SPORTS CARS--Don’t make your room reservations yet for the IMSA Camel GT race at Del Mar, which is listed for Nov. 8-9. Litigation may hold up the Del Mar inaugural until 1987. . . . The California Sports Car Club will hold a series of regional championship races Aug. 3 at Riverside International Raceway. . . . How serious is former Olympic decathlon champion Bruce Jenner about his racing career? He is to be inducted into the Olympic Hall of Fame Friday in Houston, but he will miss it in order to practice in his Ford Mustang for Sunday’s IMSA 100-kilometer GTO/GTU race at Sears Point.
MOTORCYCLES--The CMC Dodge Summer Series for motocross will end Friday night at Ascot Park. . . . The American Road Racing Assn. will hold a series of twelve 25-mile races Sunday at Willow Springs Raceway. . . . Inland Speedway in San Bernardino will hold a Chopper match race next Wednesday night along with its weekly speedway program.
STOCK CARS--The Kodak 100 for NASCAR sportsman cars will headline a Saturday night program at Saugus Speedway that will also include street stocks, a destruction derby and the popular ego challenge for passenger cars.
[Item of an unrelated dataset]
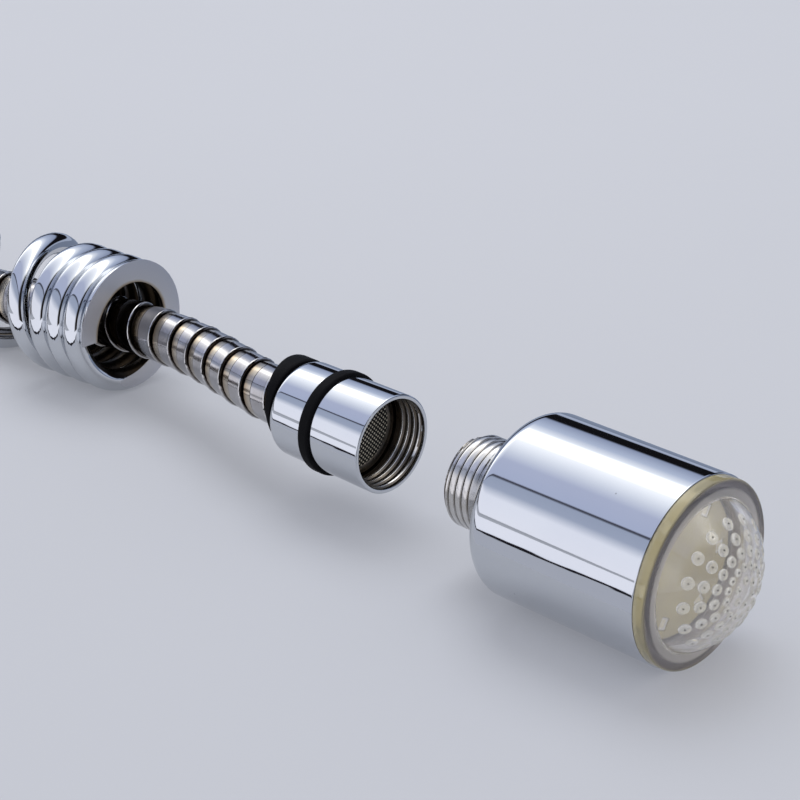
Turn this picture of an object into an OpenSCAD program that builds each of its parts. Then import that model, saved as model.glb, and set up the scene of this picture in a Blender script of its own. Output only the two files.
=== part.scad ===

MIDGETS--Denise Bennet of San Pedro will challenge veterans Robby Flock, Rusty Rasmussen and Wally Pankratz in a United States Auto Club western regional race Sunday night at Ascot Park. The tiny Bennet is the first female driver to set fast qualifying time for a USAC midget race and in the last two regional races, in Santa Maria and Ventura, she finished second. Three-quarter midgets will also race in the doubleheader.